>>>>>
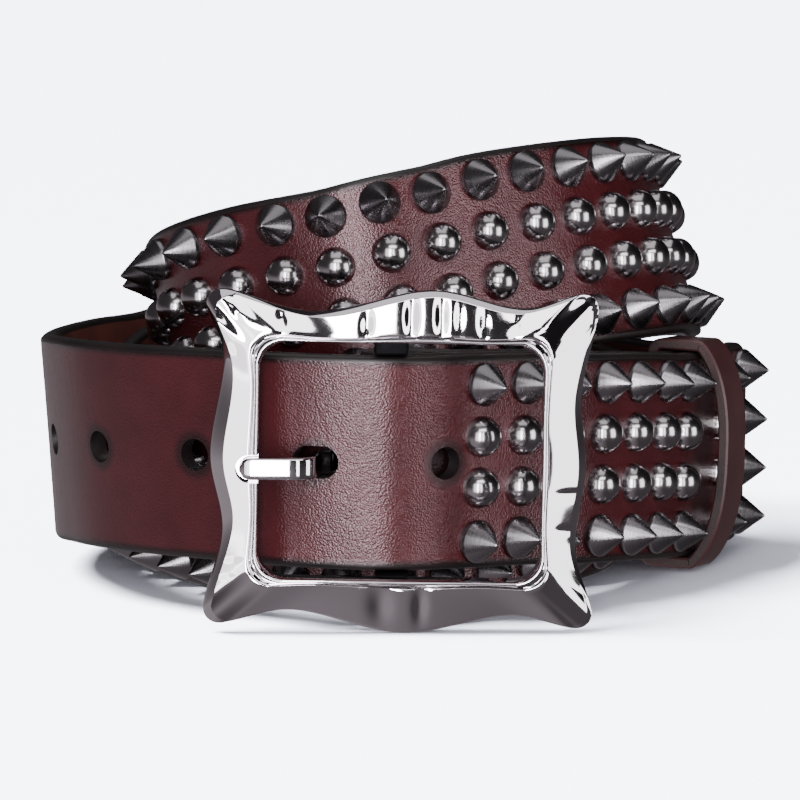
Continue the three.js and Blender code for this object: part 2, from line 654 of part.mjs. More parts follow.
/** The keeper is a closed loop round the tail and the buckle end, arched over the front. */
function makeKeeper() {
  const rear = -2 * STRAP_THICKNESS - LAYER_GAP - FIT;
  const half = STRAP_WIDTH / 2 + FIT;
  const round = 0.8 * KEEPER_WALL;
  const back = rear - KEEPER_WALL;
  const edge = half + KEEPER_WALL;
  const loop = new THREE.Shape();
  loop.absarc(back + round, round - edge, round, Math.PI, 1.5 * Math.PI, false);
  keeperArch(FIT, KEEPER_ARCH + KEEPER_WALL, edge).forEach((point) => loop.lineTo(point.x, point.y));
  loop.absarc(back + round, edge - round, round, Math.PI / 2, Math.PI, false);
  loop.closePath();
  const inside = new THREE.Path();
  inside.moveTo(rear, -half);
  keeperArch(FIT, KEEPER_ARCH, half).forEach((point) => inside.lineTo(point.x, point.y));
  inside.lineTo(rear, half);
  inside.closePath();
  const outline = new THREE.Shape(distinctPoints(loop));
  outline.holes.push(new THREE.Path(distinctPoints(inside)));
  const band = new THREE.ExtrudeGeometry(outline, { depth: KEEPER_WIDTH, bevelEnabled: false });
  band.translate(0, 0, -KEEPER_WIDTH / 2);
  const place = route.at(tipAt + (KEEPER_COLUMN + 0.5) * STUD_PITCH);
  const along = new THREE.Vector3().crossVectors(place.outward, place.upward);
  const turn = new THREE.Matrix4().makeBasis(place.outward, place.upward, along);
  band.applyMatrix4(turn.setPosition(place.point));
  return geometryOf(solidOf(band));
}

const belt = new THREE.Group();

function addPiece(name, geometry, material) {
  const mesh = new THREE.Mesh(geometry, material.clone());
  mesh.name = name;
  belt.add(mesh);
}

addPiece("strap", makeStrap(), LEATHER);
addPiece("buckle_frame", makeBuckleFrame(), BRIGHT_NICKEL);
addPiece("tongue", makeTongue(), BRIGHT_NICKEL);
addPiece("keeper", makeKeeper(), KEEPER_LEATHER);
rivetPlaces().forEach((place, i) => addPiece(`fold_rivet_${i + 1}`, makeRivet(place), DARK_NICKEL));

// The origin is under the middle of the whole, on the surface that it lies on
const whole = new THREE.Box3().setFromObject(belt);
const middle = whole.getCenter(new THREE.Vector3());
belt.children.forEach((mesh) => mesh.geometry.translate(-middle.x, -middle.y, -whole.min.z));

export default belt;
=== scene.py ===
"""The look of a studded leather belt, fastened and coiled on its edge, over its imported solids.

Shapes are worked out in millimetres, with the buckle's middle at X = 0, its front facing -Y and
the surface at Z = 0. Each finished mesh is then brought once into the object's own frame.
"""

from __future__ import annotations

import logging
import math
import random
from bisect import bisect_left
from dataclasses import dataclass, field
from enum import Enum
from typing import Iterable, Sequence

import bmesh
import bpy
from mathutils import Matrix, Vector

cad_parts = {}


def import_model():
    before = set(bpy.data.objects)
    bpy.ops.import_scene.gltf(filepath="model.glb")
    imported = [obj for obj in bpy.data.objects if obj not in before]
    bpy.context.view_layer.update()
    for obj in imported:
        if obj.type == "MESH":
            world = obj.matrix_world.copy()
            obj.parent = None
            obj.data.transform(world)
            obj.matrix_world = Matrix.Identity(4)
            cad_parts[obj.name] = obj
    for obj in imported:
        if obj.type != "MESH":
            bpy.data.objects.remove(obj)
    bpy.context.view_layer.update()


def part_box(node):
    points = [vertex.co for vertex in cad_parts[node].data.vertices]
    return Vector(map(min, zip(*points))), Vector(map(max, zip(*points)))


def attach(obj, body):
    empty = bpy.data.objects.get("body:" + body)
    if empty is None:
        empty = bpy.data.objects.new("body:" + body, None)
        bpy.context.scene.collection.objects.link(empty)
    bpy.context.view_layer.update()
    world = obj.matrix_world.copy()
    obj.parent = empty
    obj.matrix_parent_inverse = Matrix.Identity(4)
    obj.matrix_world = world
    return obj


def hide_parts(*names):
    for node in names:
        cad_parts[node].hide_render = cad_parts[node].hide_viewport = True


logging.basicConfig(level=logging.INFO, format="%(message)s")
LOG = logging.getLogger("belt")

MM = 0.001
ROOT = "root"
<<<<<
- What the exercise asks
Write out the listing once more, matching it exactly.

- Solution to this exercise
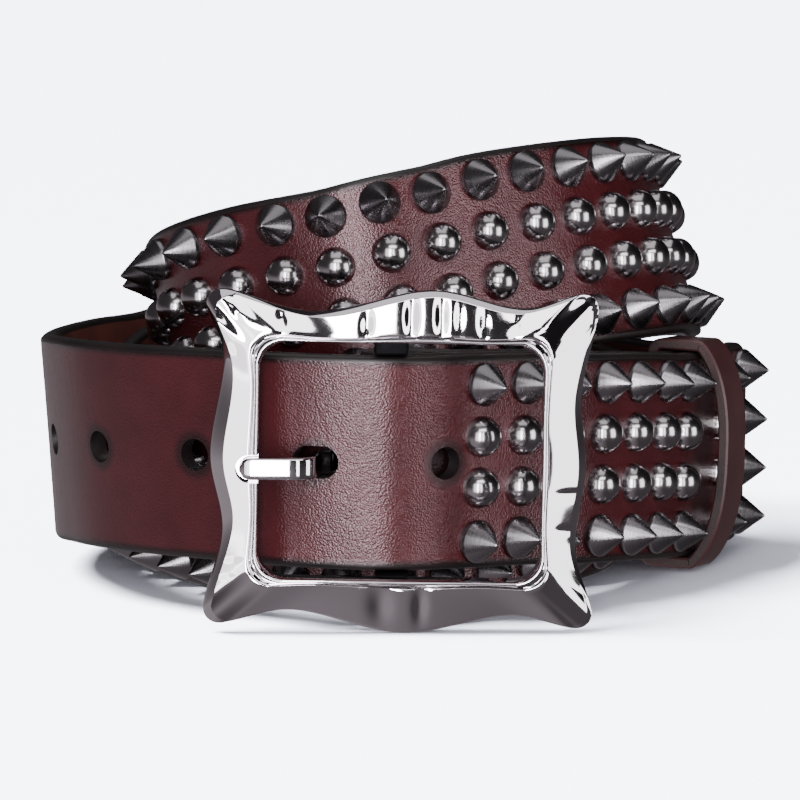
Continue the three.js and Blender code for this object: part 2, from line 654 of part.mjs. More parts follow.
/** The keeper is a closed loop round the tail and the buckle end, arched over the front. */
function makeKeeper() {
  const rear = -2 * STRAP_THICKNESS - LAYER_GAP - FIT;
  const half = STRAP_WIDTH / 2 + FIT;
  const round = 0.8 * KEEPER_WALL;
  const back = rear - KEEPER_WALL;
  const edge = half + KEEPER_WALL;
  const loop = new THREE.Shape();
  loop.absarc(back + round, round - edge, round, Math.PI, 1.5 * Math.PI, false);
  keeperArch(FIT, KEEPER_ARCH + KEEPER_WALL, edge).forEach((point) => loop.lineTo(point.x, point.y));
  loop.absarc(back + round, edge - round, round, Math.PI / 2, Math.PI, false);
  loop.closePath();
  const inside = new THREE.Path();
  inside.moveTo(rear, -half);
  keeperArch(FIT, KEEPER_ARCH, half).forEach((point) => inside.lineTo(point.x, point.y));
  inside.lineTo(rear, half);
  inside.closePath();
  const outline = new THREE.Shape(distinctPoints(loop));
  outline.holes.push(new THREE.Path(distinctPoints(inside)));
  const band = new THREE.ExtrudeGeometry(outline, { depth: KEEPER_WIDTH, bevelEnabled: false });
  band.translate(0, 0, -KEEPER_WIDTH / 2);
  const place = route.at(tipAt + (KEEPER_COLUMN + 0.5) * STUD_PITCH);
  const along = new THREE.Vector3().crossVectors(place.outward, place.upward);
  const turn = new THREE.Matrix4().makeBasis(place.outward, place.upward, along);
  band.applyMatrix4(turn.setPosition(place.point));
  return geometryOf(solidOf(band));
}

const belt = new THREE.Group();

function addPiece(name, geometry, material) {
  const mesh = new THREE.Mesh(geometry, material.clone());
  mesh.name = name;
  belt.add(mesh);
}

addPiece("strap", makeStrap(), LEATHER);
addPiece("buckle_frame", makeBuckleFrame(), BRIGHT_NICKEL);
addPiece("tongue", makeTongue(), BRIGHT_NICKEL);
addPiece("keeper", makeKeeper(), KEEPER_LEATHER);
rivetPlaces().forEach((place, i) => addPiece(`fold_rivet_${i + 1}`, makeRivet(place), DARK_NICKEL));

// The origin is under the middle of the whole, on the surface that it lies on
const whole = new THREE.Box3().setFromObject(belt);
const middle = whole.getCenter(new THREE.Vector3());
belt.children.forEach((mesh) => mesh.geometry.translate(-middle.x, -middle.y, -whole.min.z));

export default belt;
=== scene.py ===
"""The look of a studded leather belt, fastened and coiled on its edge, over its imported solids.

Shapes are worked out in millimetres, with the buckle's middle at X = 0, its front facing -Y and
the surface at Z = 0. Each finished mesh is then brought once into the object's own frame.
"""

from __future__ import annotations

import logging
import math
import random
from bisect import bisect_left
from dataclasses import dataclass, field
from enum import Enum
from typing import Iterable, Sequence

import bmesh
import bpy
from mathutils import Matrix, Vector

cad_parts = {}


def import_model():
    before = set(bpy.data.objects)
    bpy.ops.import_scene.gltf(filepath="model.glb")
    imported = [obj for obj in bpy.data.objects if obj not in before]
    bpy.context.view_layer.update()
    for obj in imported:
        if obj.type == "MESH":
            world = obj.matrix_world.copy()
            obj.parent = None
            obj.data.transform(world)
            obj.matrix_world = Matrix.Identity(4)
            cad_parts[obj.name] = obj
    for obj in imported:
        if obj.type != "MESH":
            bpy.data.objects.remove(obj)
    bpy.context.view_layer.update()


def part_box(node):
    points = [vertex.co for vertex in cad_parts[node].data.vertices]
    return Vector(map(min, zip(*points))), Vector(map(max, zip(*points)))


def attach(obj, body):
    empty = bpy.data.objects.get("body:" + body)
    if empty is None:
        empty = bpy.data.objects.new("body:" + body, None)
        bpy.context.scene.collection.objects.link(empty)
    bpy.context.view_layer.update()
    world = obj.matrix_world.copy()
    obj.parent = empty
    obj.matrix_parent_inverse = Matrix.Identity(4)
    obj.matrix_world = world
    return obj


def hide_parts(*names):
    for node in names:
        cad_parts[node].hide_render = cad_parts[node].hide_viewport = True


logging.basicConfig(level=logging.INFO, format="%(message)s")
LOG = logging.getLogger("belt")

MM = 0.001
ROOT = "root"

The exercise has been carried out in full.